Pillar pages are typically several thousand word long resource-style articles that differ in length and style. Pillar pages are sometimes also referred to as cornerstone content.

 

Typically cornerstone content or pillar pages are used to rank for terms that you would otherwise have difficulty at ranking for with a small 1000 word piece. By virtue of length and the backlinks the piece begins to acquire the page starts ranking for a broad set of terms. Pillar pages are generally created with the intent to drive hundreds of thousands of leads.

 

Pillar pages regularly talk about and finish to perfection several subtopics that belong to the umbrella set of keywords the content wishes to cover and rank for.

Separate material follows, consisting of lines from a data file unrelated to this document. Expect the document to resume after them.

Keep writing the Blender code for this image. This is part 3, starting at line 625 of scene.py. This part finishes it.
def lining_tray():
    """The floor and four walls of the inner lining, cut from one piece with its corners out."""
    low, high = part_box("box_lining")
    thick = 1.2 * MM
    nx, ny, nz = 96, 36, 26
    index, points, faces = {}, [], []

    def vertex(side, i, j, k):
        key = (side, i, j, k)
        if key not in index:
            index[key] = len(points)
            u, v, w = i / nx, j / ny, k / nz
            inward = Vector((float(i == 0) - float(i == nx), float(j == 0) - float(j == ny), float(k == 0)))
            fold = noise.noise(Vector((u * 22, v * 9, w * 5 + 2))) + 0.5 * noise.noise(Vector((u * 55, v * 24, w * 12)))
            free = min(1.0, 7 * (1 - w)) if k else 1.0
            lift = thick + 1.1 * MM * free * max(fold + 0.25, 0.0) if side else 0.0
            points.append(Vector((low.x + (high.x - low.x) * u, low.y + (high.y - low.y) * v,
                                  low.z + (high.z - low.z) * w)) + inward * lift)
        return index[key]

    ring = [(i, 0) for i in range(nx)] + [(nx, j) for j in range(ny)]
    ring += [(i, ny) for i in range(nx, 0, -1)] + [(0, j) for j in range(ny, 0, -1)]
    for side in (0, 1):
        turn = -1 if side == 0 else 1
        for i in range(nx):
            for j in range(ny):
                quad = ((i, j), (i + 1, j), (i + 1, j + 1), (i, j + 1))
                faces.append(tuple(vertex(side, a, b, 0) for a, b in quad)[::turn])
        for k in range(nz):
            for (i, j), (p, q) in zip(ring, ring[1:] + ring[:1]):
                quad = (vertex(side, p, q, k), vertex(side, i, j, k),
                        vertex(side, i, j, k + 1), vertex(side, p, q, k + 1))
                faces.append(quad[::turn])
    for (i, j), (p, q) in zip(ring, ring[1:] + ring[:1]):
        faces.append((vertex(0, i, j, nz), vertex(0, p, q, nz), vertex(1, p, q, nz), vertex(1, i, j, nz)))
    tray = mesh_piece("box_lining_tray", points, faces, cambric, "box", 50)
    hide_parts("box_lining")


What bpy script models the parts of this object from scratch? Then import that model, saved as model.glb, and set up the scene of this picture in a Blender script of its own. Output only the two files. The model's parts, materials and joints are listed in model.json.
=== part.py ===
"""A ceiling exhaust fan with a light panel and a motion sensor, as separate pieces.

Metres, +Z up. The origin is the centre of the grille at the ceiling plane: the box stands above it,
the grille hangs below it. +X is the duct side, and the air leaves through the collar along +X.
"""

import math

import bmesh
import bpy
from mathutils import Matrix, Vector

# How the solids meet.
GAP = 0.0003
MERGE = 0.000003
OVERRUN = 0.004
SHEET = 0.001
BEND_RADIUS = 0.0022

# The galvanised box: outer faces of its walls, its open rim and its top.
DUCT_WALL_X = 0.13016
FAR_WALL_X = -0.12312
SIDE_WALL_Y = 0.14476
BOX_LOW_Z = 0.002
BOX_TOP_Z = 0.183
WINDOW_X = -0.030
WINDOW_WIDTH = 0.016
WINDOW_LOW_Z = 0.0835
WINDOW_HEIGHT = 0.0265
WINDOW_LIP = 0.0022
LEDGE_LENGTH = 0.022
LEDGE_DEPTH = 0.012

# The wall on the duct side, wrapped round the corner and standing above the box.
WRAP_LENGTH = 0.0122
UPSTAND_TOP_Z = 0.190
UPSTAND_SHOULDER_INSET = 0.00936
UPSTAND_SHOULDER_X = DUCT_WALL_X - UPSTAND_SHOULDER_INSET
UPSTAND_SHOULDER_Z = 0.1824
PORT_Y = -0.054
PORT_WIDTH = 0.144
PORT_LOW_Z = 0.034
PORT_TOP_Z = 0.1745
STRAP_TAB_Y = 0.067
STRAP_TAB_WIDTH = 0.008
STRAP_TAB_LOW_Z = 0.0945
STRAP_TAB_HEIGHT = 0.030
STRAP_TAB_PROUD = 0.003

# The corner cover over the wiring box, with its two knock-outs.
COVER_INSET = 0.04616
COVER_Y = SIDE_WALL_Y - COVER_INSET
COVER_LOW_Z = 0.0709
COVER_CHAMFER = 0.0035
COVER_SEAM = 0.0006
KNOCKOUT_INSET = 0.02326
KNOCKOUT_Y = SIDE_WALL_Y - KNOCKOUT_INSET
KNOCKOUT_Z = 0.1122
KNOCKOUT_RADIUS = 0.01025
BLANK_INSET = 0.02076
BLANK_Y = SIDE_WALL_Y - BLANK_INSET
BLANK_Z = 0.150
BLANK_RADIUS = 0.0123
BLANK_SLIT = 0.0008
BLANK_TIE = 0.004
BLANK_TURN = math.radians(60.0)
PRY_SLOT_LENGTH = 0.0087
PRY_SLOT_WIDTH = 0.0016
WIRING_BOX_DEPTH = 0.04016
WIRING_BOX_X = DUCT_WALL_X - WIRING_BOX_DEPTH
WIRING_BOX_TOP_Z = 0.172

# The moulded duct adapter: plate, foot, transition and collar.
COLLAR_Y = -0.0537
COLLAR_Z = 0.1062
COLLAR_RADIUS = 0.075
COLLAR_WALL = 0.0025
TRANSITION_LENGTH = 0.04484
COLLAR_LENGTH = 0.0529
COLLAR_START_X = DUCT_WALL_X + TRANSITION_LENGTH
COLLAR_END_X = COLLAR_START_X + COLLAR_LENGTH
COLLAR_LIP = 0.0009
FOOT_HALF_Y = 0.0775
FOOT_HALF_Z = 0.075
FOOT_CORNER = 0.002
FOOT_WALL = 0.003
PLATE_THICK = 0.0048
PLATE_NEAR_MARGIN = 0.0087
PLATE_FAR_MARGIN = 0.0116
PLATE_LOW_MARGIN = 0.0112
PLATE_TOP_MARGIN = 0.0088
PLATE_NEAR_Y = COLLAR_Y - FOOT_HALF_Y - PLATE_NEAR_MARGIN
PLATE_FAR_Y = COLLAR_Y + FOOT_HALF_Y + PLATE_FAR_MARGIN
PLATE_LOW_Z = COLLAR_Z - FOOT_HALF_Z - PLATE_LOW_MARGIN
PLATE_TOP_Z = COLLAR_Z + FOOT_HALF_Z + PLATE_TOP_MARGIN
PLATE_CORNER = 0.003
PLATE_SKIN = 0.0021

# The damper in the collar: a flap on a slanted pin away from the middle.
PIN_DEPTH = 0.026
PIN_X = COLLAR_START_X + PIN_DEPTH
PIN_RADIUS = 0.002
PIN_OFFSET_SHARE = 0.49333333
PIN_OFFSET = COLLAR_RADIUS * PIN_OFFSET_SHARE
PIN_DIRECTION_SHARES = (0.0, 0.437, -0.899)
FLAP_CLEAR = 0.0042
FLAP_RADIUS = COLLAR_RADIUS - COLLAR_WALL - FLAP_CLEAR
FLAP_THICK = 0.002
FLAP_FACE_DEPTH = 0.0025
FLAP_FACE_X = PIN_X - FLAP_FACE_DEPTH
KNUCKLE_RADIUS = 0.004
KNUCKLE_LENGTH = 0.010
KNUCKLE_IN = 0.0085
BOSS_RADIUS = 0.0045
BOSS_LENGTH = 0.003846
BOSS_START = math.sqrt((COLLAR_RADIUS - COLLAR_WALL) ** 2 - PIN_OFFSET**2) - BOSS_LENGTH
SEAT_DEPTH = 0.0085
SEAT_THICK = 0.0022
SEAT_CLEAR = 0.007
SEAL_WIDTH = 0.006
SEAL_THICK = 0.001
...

A good pillar article must be all-encompassing when it comes to ranking for the said topic. It should cover in detail all questions a reader may have around that particular topic. Should really be the best resource or the best of the best resource.

Being such an in depth piece of content pillar articles attract links. They rank and because they cover a core idea, they generate hundreds of thousands of leads for you. You start to rank higher.

 

To boost traffic and link power to and from pillar pages you should engage in internal linking.

 

You should run links from the said subtopics to the pillar page and the pillar page to the different cluster articles so they start ranking and combine to send tons of organic traffic over to you.

 

Find out all the relevant articles through analytics and boost with internal link juice so that crawlers have an easy time navigating and following each link.

Ultimately topical optimization should be a page level task where you identify pages you want to boost.

Identify how to optimize existing content

Find and close the content gap and reach a desired goal.